The newspaper accounts of the match leave no doubt as to the contest being played under Rugby rules. No other Code then in existence had the words “ scrimmage,” “in touch,” “touch it down,” “catch the ball for a run” or “placed a splendid goal” associated with it, and even to-day the phrases could only apply to Rugby Union and to Rugby League. The fact that the teams fielded eighteen a-side is in keeping with the formations of the early days: ten forwards (“the ‘kick off,’ with the fast runners to follow up”), three half-backs (“a few to back them up”), three three-quarters (“the long kicks in the rear”) and two full-backs (“ goal minders”). It must be remembered that the number of players on a side was a matter of agreement between the captains. The Rugby Football Union (England) had not been formed at that time, and even when that body was founded the following year (January 26, 1871) the question of the number of players was not decided upon. The first match between England and Scotland (at Edinburgh, March 27, 1871) was played with 20 a-side — thirteen forwards, three half-backs, one three-quarter and three full-backs, a state of affairs which existed up to February 5, 1877, when fifteen a-side was introduced, and then for the International matches only. By 1875 New Zealand had adopted fifteen a-side universally, and was ahead of the Mother Union in this respect. It should be noted that the Oxford- Cambridge University match of the 1875-76 season was played fifteen a-side, however.

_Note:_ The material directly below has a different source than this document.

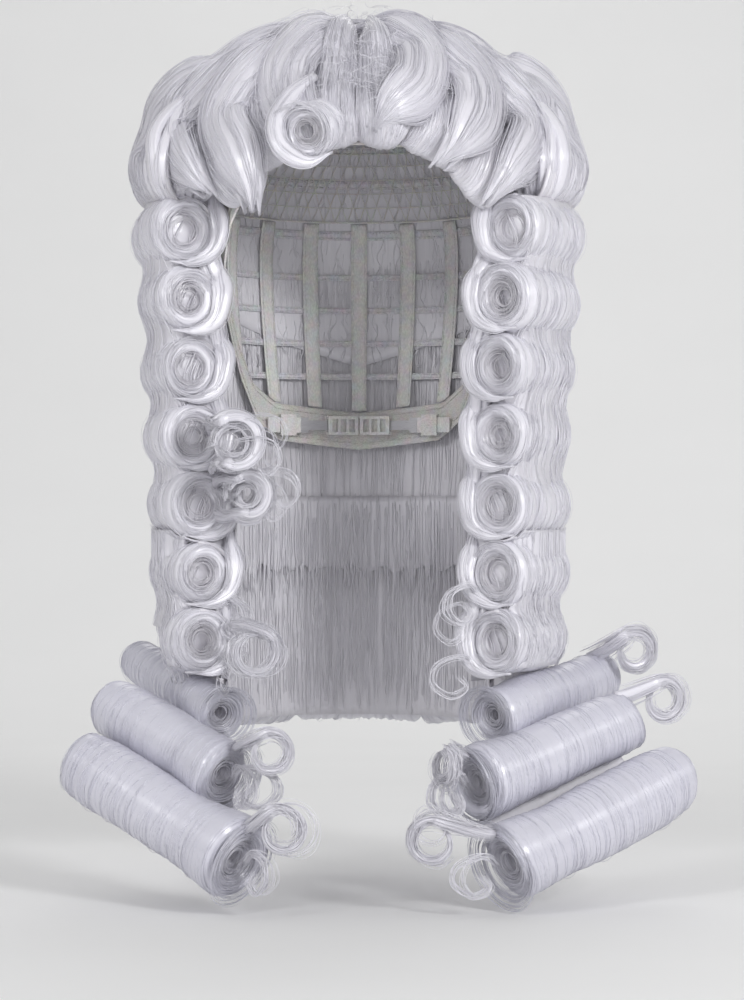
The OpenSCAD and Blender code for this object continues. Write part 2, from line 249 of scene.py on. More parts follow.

Posterity owes a debt of gratitude to that Nelson enthusiast for his report of the first match, and to its recording.”
From “The History of New Zealand Rugby Football Vol. 1 1870-1945” by A C Swan. First published 1948 by A H & A W Reed. Pp. 1 – 3.
(1) Later research has established the school in England that C J Monro attended was Christ’s College, Finchley, London.
(2) By dint of good planning the Rugby Museum Society of New Zealand was registered as an incorporated Society in May 14 1970.